Carolina Bolado
December 26, 2025
Judge Orders State Farm To Restart Paying PIP Claims To Co.
4 min
AI-made summary
- A Florida state judge ordered State Farm to resume processing and paying personal injury protection (PIP) claims from Complete Care Centers LLC, after finding the insurer improperly blocked the provider from filing claims without court approval
- The judge required State Farm to assign three employees to handle Complete Care’s PIP claims, stop sending breach letters to policyholders, and notify affected patients of the retraction
- Complete Care must post a $25,000 bond while litigation continues.
A Florida state judge has ordered State Farm to pay out benefits for its insureds to an automobile-crash-focused healthcare company, ruling that the insurer cannot unilaterally stop paying all of its policyholders' crash medical benefits to a provider unless it convinces a court that the provider is ineligible.
In a strongly worded opinion issued Tuesday, Thirteenth Judicial Circuit Judge Paul L. Huey ordered State Farm to process personal injury protection claims from Complete Care Centers LLC and to assign three employees to handle all PIP claims from Complete Care while the litigation is pending.
The judge pointed to an admission from State Farm that the insurer on April 3, 2025, essentially blocked Complete Care from filing any PIP claims for services rendered to State Farm's insureds, essentially getting a self-imposed injunction without satisfying any of the legal requirements.
This is costing Complete Care more than $600,000 each month and is crippling Complete Care's business, according to the order.
"State Farm obviously acted deliberately in the hope that it could convince a judge like me that the only power I have is to maintain the status quo, which is to protect State Farm's self-imposed mandatory injunction," Judge Huey said. "That is simply wrong, and this court will not join in such folly."
State Farm argued that it was justified in its decision to stop processing PIP claims from Complete Care because the provider delayed collecting deductibles and co-insurance payments from patients. But Judge Huey said Complete Care CEO Brent Williams testified that the providers collects 86% of all copayments and deductibles, a rate that even State Farm's corporate representative said was very good.
The judge said that the term "delay" is not in Florida's PIP statute, and that he could not get a straight answer from the insurer's corporate representative about what exactly would constitute an illegal delay.
"I asked him to look straight at Mr.

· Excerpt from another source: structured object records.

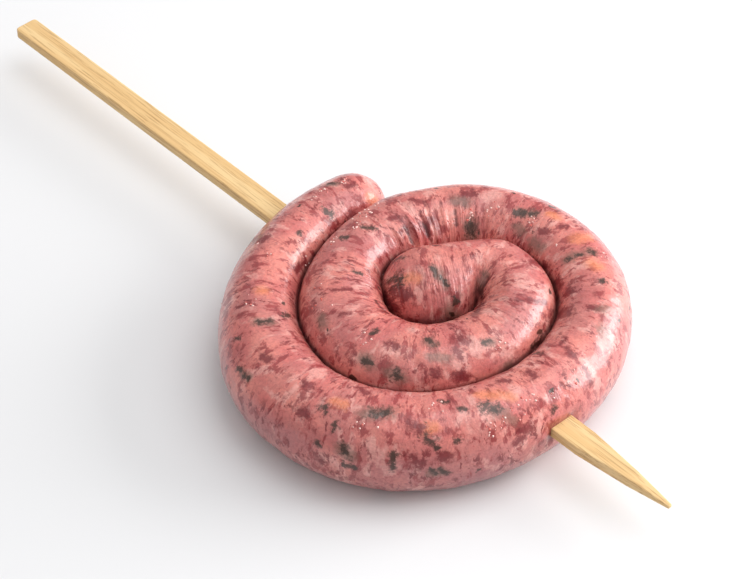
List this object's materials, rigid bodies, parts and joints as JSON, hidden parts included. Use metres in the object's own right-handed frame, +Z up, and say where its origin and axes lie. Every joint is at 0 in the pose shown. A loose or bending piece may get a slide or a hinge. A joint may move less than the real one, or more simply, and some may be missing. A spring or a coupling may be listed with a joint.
{
  "type": "coiled sausage on a skewer",
  "caption": "Raw coarse-ground sausage with herbs, wound flat into a coil and held by a flat pointed bamboo skewer pushed through its side.",
  "frame": {"origin": "on the table under the straight inner end of the sausage, on the strip that rests on the table", "axes": "+X along the skewer towards its point, +Z up from the table"},
  "size_m": [0.25, 0.1082, 0.025],
  "materials": {
    "sausage": "moist raw pork in a thin natural casing, with herbs",
    "skewer": "pale bare bamboo"
  },
  "bodies": {
    "root": {"sausage": "sausage", "skewer": "skewer"}
  },
  "joints": []
}
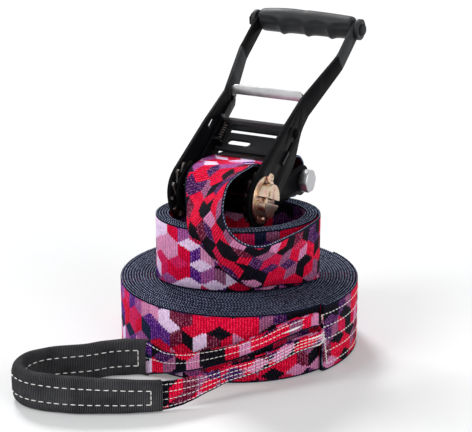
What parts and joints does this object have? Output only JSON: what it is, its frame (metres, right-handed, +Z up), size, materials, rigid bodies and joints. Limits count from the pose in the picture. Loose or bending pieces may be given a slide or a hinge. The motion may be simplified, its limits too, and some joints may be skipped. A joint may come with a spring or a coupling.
{
  "type": "ratchet slackline set",
  "caption": "Flat webbing slackline packed as two rolls, with a sewn eye in a sleeve and a long-handled ratchet standing in the upper roll.",
  "frame": {"origin": "on the axis of the round roll, at the surface that the set lies on", "axes": "+Z up, along the round roll's axis; +X to the right and +Y away from someone who looks at the ratchet's open side"},
  "size_m": [0.2483, 0.275, 0.2235],
  "materials": {
    "printed_webbing": "printed polyester webbing",
    "dark_webbing": "woven polyester edge",
    "black_sleeve": "ribbed black webbing",
    "black_painted_steel": "black powder coat",
    "zinc_plated_steel": "clear zinc plating",
    "yellow_zinc_steel": "yellow zinc plating",
    "dark_grey_plastic": "fine moulded grain"
  },
  "bodies": {
    "packed_line": {"main_line_core": "dark_webbing", "main_line_roll": "printed_webbing", "eye_webbing": "printed_webbing", "eye_sleeve": "black_sleeve", "ratchet_strap_roll": "printed_webbing", "ratchet_strap_run": "printed_webbing", "base_frame": "black_painted_steel", "spacer_tube": "zinc_plated_steel", "tail_bolt": "zinc_plated_steel", "tail_nut": "zinc_plated_steel", "stop_pawl_spring_left": "zinc_plated_steel", "stop_pawl_spring_right": "zinc_plated_steel"},
    "spindle": {"spindle_half_upper": "yellow_zinc_steel", "spindle_half_lower": "yellow_zinc_steel", "ratchet_wheel_left": "yellow_zinc_steel", "ratchet_wheel_right": "yellow_zinc_steel", "spindle_washer_left": "yellow_zinc_steel", "spindle_washer_right": "yellow_zinc_steel", "cotter_pin_left": "zinc_plated_steel", "cotter_pin_right": "zinc_plated_steel"},
    "handle": {"handle_frame": "black_painted_steel", "flange_rivet_left": "black_painted_steel", "flange_rivet_right": "black_painted_steel", "drive_pawl_spring_left": "zinc_plated_steel", "drive_pawl_spring_right": "zinc_plated_steel", "handle_grip": "dark_grey_plastic", "grip_cap_left": "dark_grey_plastic", "grip_cap_right": "dark_grey_plastic", "grip_bolt": "zinc_plated_steel", "grip_nut": "zinc_plated_steel"},
    "drive_pawl": {"drive_pawl": "zinc_plated_steel"},
    "stop_pawl": {"stop_pawl": "black_painted_steel"}
  },
  "joints": [
    {"name": "handle_swing", "type": "hinge", "parent": "packed_line", "child": "handle", "pos_m": [-0.0116, -0.015, 0.1157], "axis": [0.8894, -0.4571, 0], "range_deg": [0, 110]},
    {"name": "spindle_turn", "type": "hinge", "parent": "packed_line", "child": "spindle", "pos_m": [-0.0116, -0.015, 0.1157], "axis": [0.8894, -0.4571, 0], "range_deg": [-100, 150]},
    {"name": "drive_pawl_slide", "type": "slide", "parent": "handle", "child": "drive_pawl", "axis": [0.3763, 0.7321, 0.5679], "range_m": [0, 0.008], "stiffness_N_per_m": 500, "deforming": ["drive_pawl_spring_left", "drive_pawl_spring_right"]},
    {"name": "stop_pawl_slide", "type": "slide", "parent": "packed_line", "child": "stop_pawl", "axis": [0.4571, 0.8894, 0], "range_m": [0, 0.005], "stiffness_N_per_m": 500, "deforming": ["stop_pawl_spring_left", "stop_pawl_spring_right"]}
  ]
}
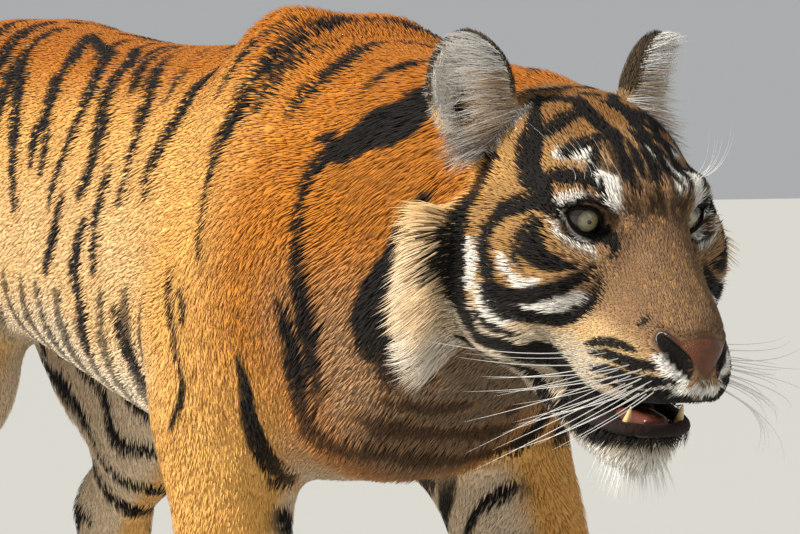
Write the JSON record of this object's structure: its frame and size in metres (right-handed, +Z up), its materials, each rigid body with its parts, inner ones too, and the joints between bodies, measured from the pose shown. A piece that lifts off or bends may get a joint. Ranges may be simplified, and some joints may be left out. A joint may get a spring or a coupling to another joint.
{
  "type": "life-size sumatran tiger model",
  "caption": "Still, life-size model of a walking Sumatran tiger with its head low and its mouth slightly open, standing on its paws.",
  "frame": {"origin": "on the floor, under the middle of the whole tiger's bounding box", "axes": "+X the way the tiger walks, +Y its left side, +Z up"},
  "size_m": [1.9303, 0.3405, 0.6999],
  "materials": {
    "tiger_coat": "short fur, orange with black stripes and cream underparts",
    "nose_leather": "moist bare skin",
    "eye": "glossy",
    "tongue": "moist",
    "tooth": "enamel"
  },
  "bodies": {
    "root": {"head": "tiger_coat", "neck": "tiger_coat", "trunk": "tiger_coat", "ear_right": "tiger_coat", "ear_left": "tiger_coat", "lower_jaw": "tiger_coat", "tail_base": "tiger_coat", "tail_middle": "tiger_coat", "tail_tip": "tiger_coat", "shoulder_right": "tiger_coat", "forearm_right": "tiger_coat", "forepaw_right": "tiger_coat", "thigh_right": "tiger_coat", "shank_right": "tiger_coat", "hindpaw_right": "tiger_coat", "shoulder_left": "tiger_coat", "forearm_left": "tiger_coat", "forepaw_left": "tiger_coat", "thigh_left": "tiger_coat", "shank_left": "tiger_coat", "hindpaw_left": "tiger_coat", "nose": "nose_leather", "eye_right": "eye", "eye_left": "eye", "tongue": "tongue", "canine_right": "tooth", "canine_left": "tooth"}
  },
  "joints": []
}
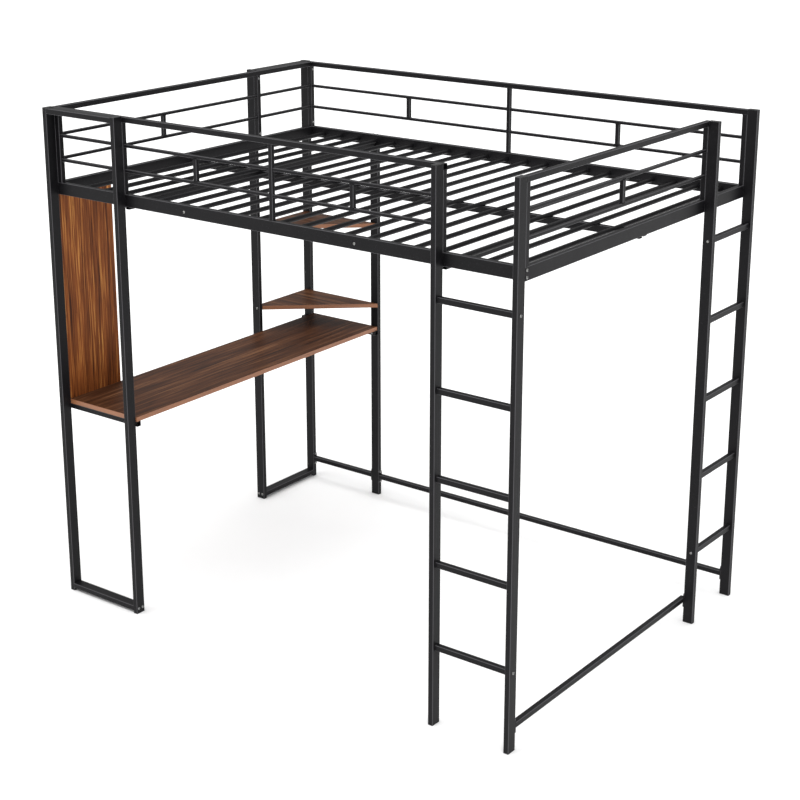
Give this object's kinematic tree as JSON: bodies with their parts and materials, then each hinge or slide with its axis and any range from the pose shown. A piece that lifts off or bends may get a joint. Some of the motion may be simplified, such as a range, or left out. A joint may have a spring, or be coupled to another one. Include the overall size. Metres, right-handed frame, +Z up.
{
  "type": "loft bed with desk",
  "caption": "Black metal loft bed for a full mattress, with a walnut desk and corner shelves under its left end and a ladder on its front and on its right side.",
  "frame": {"origin": "on the floor under the middle of the bed's outline", "axes": "+Z up, +X along the bed's length from the desk end to the front ladder's end, +Y from the front side to the back"},
  "size_m": [2.04, 1.451, 1.821],
  "materials": {
    "powder_coated_steel": "black powder coat with a fine texture",
    "walnut_board": "walnut-print laminate on particle board",
    "edge_banding": "lighter walnut-print edge banding",
    "black_plastic": "moulded black polyethylene",
    "zinc_plated_steel": "bright zinc plate"
  },
  "bodies": {
    "root": {"post_front_left": "powder_coated_steel", "post_front_desk": "powder_coated_steel", "post_front_ladder": "powder_coated_steel", "post_front_right": "powder_coated_steel", "post_right_ladder": "powder_coated_steel", "post_back_right": "powder_coated_steel", "post_left_shelf": "powder_coated_steel", "post_back_left": "powder_coated_steel", "post_back_desk": "powder_coated_steel", "front_leg_top_rail": "powder_coated_steel", "front_leg_bottom_bar": "powder_coated_steel", "left_leg_top_rail": "powder_coated_steel", "left_leg_bottom_bar": "powder_coated_steel", "bed_rail_front": "powder_coated_steel", "bed_rail_back": "powder_coated_steel", "bed_rail_left": "powder_coated_steel", "bed_rail_right": "powder_coated_steel", "centre_rail_left": "powder_coated_steel", "centre_rail_middle": "powder_coated_steel", "centre_rail_right": "powder_coated_steel", "cross_beam_left": "powder_coated_steel", "cross_beam_right": "powder_coated_steel", "beam_tabs": "powder_coated_steel", "crossing_plates": "powder_coated_steel", "slats": "powder_coated_steel", "front_guard_top_rail": "powder_coated_steel", "front_guard_uprights": "powder_coated_steel", "front_guard_bars": "powder_coated_steel", "back_guard_top_rail": "powder_coated_steel", "back_guard_uprights": "powder_coated_steel", "back_guard_bars": "powder_coated_steel", "left_guard_top_rail": "powder_coated_steel", "left_guard_uprights": "powder_coated_steel", "left_guard_bars": "powder_coated_steel", "right_guard_top_rail": "powder_coated_steel", "right_guard_uprights": "powder_coated_steel", "right_guard_bars": "powder_coated_steel", "front_ladder_rungs": "powder_coated_steel", "right_ladder_rungs": "powder_coated_steel", "floor_rail_back_left": "powder_coated_steel", "floor_rail_back_right": "powder_coated_steel", "floor_rail_right": "powder_coated_steel", "floor_rail_flanges": "powder_coated_steel", "desk_top": "walnut_board", "desk_bar_front": "powder_coated_steel", "desk_bar_back": "powder_coated_steel", "side_panel": "walnut_board", "shelf_lower": "walnut_board", "shelf_upper": "walnut_board", "edge_bands": "edge_banding", "post_top_caps": "black_plastic", "post_foot_caps": "black_plastic", "tube_pegs": "powder_coated_steel", "end_plugs": "zinc_plated_steel", "weld_nuts": "zinc_plated_steel", "board_inserts": "zinc_plated_steel", "frame_bolts": "zinc_plated_steel", "guard_bolts": "zinc_plated_steel", "ladder_bolts": "zinc_plated_steel", "board_bolts": "zinc_plated_steel"}
  },
  "joints": []
}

Williams, Complete Care CEO, and tell him what he would have to do to get State Farm to, in essence, lift its injunction and start paying Complete Care," Judge Huey said. "Again, no concrete answer."
The judge said State Farm has sent breach letters to policyholders advising them that the insurer would not abide by its contract with them to pay claims because it has sued Complete Care to determine whether it needs to pay the claims. The breach letters insinuate that the policyholder does not have to pay copayments and deductibles until a court determines that the bill is legally compensable, according to the order.
"State Farm is demanding with its right hand in repeated litigation that Complete Care must collect copays and deductibles ASAP from its patients while, at the same time, its left hand is telling patients not to pay those charges," Judge Huey said.
The judge added that even if Complete Care failed to collect copayments and deductibles from policyholders, it cannot damage State Farm because the insurer is not responsible for those payments regardless. But Complete Care's brand and standing with urgent care centers, hospitals, primary care physicians and attorneys who have previously referred patients is being significantly damaged, according to the order.
The judge ordered Complete Care to post a bond of $25,000 "to cover even the slightest possibility that State Farm could be damaged." State Farm must immediately stop sending breach letters and has 20 days to send a letter to every Complete Care patient who received a breach letter advising that the insurer has retracted all prior letters, according to the order.
State Farm must also process PIP claims submitted by Complete Care since April 1 and has to assign three employees to handle all Complete Care PIP claims during the litigation so that in the event there are accusations that State Farm is violating the injunction, the court will know who needs to be deposed to find out what is happening, according to the order.
"This is about protecting Florida drivers' access to care after an accident, and most importantly it protects patients' rights to visit the doctor of their choice following an accident," Jason Goldman of Davis Goldman PLLC, who represents Complete Care, said in a statement. "The court made clear that insurers like State Farm cannot act as the accuser, judge, jury and executioner by unilaterally refusing to process and pay all claims for PIP benefits submitted by a particular medical provider."
Attorneys for State Farm did not immediately respond to a request for comment.
Complete Care is represented by John D. Goldsmith and Patrick M. Causey of Trenam Law, and Jason N. Goldman of Davis Goldman PLLC.
State Farm is represented by David I. Spector and James J. Duffy of Holland & Knight LLP and Jordanne A. Spencer of Cole Scott & Kissane PA.
The case is Complete Care Centers LLC v. State Farm Mutual Automobile Insurance Co. et al., case number 25-CA-001063, in the Thirteenth Judicial Circuit Court of Florida.